::: PROVIDED DATA
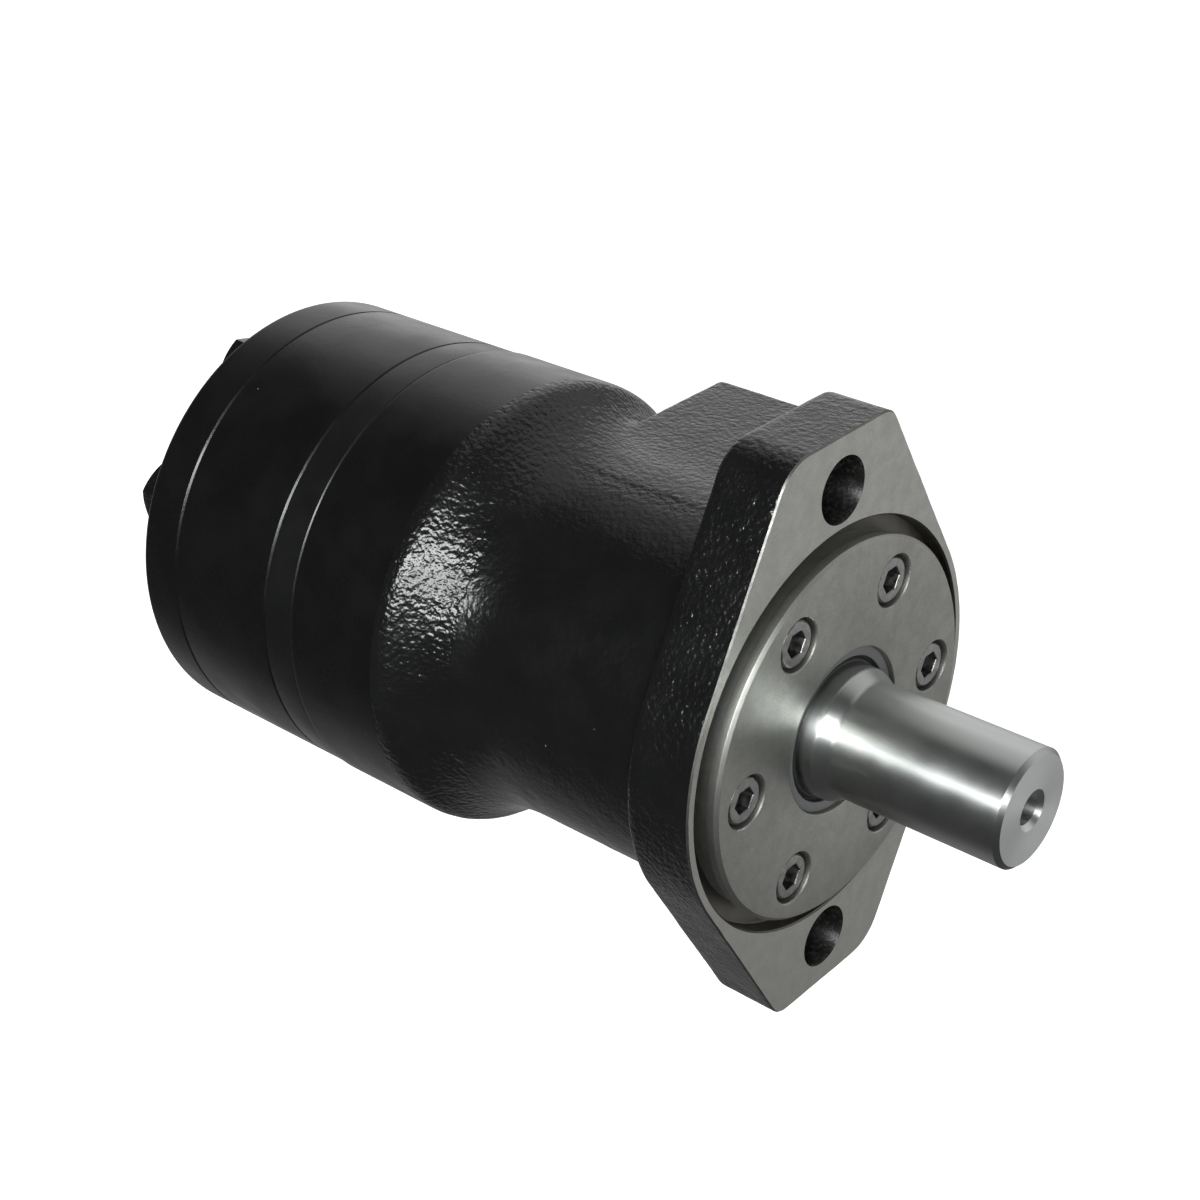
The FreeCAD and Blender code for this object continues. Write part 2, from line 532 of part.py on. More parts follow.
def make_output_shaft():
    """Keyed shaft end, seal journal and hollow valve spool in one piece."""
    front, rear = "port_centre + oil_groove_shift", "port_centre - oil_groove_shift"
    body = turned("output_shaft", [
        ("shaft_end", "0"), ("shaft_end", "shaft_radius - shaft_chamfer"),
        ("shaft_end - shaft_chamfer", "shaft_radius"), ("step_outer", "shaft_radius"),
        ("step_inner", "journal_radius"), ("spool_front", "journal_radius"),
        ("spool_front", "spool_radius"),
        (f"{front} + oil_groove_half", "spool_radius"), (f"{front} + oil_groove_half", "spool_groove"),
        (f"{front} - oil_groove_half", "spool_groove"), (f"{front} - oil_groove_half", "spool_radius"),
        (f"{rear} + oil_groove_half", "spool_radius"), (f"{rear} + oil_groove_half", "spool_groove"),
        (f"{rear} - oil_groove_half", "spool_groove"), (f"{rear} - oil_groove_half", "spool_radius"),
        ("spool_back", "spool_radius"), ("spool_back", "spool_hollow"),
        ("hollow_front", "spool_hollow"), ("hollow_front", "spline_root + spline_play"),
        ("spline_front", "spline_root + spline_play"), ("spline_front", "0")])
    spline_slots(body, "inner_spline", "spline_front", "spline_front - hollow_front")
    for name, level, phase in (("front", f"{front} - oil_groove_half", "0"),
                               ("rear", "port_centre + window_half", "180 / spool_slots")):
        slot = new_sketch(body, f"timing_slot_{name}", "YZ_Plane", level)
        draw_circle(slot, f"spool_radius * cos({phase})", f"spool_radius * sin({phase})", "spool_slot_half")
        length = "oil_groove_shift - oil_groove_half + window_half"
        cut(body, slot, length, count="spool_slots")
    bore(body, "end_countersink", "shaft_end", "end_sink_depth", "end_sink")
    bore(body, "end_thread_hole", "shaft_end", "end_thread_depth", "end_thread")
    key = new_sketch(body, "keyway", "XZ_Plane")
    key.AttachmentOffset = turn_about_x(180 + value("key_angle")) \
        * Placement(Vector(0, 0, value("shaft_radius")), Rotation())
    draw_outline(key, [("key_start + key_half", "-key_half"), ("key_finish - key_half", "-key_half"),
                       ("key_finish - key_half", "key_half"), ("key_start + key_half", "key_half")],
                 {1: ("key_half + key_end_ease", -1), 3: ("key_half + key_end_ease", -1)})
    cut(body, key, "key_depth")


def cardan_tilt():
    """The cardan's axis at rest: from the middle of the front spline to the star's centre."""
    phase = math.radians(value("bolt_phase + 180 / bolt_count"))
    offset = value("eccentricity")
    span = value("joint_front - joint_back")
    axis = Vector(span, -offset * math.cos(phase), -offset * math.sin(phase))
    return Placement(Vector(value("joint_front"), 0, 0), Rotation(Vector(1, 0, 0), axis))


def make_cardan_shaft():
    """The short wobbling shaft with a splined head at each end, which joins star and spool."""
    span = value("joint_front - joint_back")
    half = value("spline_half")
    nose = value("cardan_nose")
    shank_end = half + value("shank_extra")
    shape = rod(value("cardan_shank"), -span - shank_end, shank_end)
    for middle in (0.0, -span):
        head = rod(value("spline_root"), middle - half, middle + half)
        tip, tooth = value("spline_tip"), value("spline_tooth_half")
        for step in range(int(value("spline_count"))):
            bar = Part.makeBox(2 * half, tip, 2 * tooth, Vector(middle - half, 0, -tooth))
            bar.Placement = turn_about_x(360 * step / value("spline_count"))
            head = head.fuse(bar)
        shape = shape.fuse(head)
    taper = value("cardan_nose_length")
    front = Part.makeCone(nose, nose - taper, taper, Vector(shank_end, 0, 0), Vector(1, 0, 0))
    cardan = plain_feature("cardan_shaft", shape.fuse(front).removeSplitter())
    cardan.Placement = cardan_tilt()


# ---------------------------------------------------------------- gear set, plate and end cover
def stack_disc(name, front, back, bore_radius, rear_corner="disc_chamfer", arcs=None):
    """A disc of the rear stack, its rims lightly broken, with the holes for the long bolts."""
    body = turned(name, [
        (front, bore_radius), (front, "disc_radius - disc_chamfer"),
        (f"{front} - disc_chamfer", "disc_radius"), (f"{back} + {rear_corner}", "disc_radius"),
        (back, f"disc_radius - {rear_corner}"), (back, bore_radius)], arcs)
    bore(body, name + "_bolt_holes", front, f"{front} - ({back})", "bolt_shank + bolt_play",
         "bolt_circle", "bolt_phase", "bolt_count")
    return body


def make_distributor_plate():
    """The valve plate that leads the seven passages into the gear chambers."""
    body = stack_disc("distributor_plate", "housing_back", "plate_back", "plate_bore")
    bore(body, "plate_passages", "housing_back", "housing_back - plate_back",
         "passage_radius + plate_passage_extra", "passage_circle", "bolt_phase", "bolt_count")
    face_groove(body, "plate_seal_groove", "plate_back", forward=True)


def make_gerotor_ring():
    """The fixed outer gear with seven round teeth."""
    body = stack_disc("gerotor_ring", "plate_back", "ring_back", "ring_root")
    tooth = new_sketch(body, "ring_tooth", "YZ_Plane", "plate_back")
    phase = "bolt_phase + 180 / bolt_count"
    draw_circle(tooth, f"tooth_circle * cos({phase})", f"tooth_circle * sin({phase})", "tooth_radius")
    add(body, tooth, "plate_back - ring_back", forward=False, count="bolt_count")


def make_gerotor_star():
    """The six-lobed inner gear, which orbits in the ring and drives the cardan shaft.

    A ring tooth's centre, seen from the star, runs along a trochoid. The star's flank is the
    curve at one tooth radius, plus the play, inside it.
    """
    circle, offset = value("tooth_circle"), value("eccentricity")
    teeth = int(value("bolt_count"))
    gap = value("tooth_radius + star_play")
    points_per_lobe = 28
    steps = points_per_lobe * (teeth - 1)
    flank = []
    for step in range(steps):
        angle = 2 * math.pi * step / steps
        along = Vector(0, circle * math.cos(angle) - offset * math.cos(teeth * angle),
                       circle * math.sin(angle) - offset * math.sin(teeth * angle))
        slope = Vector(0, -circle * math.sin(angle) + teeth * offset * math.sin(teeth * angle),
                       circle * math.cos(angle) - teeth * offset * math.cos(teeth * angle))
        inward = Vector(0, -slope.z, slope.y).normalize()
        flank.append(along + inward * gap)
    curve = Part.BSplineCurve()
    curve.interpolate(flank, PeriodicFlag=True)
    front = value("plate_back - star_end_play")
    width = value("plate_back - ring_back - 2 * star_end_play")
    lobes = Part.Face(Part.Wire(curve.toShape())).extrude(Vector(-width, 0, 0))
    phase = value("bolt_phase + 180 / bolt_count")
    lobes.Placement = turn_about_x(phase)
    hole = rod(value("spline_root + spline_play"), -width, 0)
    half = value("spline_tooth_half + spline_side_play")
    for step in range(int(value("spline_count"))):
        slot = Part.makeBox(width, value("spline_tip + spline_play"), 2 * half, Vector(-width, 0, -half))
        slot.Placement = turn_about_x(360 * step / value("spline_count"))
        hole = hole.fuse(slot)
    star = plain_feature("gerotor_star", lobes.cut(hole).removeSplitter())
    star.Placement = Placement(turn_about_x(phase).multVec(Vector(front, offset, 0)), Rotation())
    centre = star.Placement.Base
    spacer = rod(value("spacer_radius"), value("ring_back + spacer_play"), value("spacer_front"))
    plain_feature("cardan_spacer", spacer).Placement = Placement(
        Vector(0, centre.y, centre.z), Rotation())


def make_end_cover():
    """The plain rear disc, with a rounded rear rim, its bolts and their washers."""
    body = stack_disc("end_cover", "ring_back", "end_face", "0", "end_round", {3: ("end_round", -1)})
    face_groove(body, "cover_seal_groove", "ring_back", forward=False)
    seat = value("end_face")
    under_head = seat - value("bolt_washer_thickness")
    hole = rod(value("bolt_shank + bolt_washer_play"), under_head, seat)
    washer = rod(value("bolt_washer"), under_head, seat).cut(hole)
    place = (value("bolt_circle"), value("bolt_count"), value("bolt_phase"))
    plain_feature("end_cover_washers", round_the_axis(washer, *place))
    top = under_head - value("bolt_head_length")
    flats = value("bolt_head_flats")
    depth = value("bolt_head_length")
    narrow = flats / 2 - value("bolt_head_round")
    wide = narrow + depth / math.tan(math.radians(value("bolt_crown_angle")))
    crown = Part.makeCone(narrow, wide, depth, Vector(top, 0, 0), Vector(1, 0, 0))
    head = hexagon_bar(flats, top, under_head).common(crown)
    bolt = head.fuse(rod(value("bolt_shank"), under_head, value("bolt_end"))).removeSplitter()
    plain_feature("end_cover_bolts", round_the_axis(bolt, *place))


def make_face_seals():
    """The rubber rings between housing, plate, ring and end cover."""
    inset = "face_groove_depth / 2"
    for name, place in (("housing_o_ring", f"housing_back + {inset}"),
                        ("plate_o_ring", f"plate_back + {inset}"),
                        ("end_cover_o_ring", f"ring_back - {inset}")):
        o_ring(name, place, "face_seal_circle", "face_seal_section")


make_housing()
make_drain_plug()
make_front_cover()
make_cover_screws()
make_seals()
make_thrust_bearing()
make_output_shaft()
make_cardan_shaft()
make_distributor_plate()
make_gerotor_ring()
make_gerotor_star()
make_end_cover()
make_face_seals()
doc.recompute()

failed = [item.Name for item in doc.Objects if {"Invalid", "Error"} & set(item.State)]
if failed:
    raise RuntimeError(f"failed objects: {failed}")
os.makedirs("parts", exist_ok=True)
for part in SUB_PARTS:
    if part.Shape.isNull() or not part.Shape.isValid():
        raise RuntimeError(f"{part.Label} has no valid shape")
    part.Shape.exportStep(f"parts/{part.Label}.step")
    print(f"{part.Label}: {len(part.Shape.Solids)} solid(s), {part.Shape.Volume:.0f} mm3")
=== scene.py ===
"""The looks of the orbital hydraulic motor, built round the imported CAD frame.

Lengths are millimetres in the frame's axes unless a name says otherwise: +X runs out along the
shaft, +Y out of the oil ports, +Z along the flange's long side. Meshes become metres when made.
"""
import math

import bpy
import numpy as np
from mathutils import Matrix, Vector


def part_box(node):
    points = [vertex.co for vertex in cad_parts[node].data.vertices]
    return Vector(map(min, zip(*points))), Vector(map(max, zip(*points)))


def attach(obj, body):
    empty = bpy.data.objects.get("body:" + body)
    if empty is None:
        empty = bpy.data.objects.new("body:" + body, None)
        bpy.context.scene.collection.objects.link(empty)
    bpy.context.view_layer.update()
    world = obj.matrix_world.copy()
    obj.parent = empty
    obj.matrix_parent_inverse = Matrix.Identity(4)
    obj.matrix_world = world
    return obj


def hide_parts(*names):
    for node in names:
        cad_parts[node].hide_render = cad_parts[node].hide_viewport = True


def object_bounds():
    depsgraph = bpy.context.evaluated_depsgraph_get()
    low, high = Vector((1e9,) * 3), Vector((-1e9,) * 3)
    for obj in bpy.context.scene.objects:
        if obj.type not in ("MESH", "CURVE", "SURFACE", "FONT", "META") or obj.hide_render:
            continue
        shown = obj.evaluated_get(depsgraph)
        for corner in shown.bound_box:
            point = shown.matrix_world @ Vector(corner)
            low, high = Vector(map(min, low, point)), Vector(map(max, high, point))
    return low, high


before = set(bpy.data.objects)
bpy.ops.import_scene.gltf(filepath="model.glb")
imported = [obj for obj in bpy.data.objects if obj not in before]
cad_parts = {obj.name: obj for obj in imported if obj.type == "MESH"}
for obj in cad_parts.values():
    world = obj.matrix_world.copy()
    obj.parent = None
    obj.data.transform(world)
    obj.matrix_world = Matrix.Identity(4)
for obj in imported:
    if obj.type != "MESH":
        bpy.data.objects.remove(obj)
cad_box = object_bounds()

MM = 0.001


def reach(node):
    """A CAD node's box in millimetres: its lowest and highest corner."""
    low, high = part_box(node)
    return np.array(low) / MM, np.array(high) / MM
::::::
TASK OBJECTIVE
From the line with "failed = [item.Name" through the line with "if empty is", set down every line exactly and nothing besides.

SOLUTION FOR THIS PROBLEM
failed = [item.Name for item in doc.Objects if {"Invalid", "Error"} & set(item.State)]
if failed:
    raise RuntimeError(f"failed objects: {failed}")
os.makedirs("parts", exist_ok=True)
for part in SUB_PARTS:
    if part.Shape.isNull() or not part.Shape.isValid():
        raise RuntimeError(f"{part.Label} has no valid shape")
    part.Shape.exportStep(f"parts/{part.Label}.step")
    print(f"{part.Label}: {len(part.Shape.Solids)} solid(s), {part.Shape.Volume:.0f} mm3")
=== scene.py ===
"""The looks of the orbital hydraulic motor, built round the imported CAD frame.

Lengths are millimetres in the frame's axes unless a name says otherwise: +X runs out along the
shaft, +Y out of the oil ports, +Z along the flange's long side. Meshes become metres when made.
"""
import math

import bpy
import numpy as np
from mathutils import Matrix, Vector


def part_box(node):
    points = [vertex.co for vertex in cad_parts[node].data.vertices]
    return Vector(map(min, zip(*points))), Vector(map(max, zip(*points)))


def attach(obj, body):
    empty = bpy.data.objects.get("body:" + body)
    if empty is None:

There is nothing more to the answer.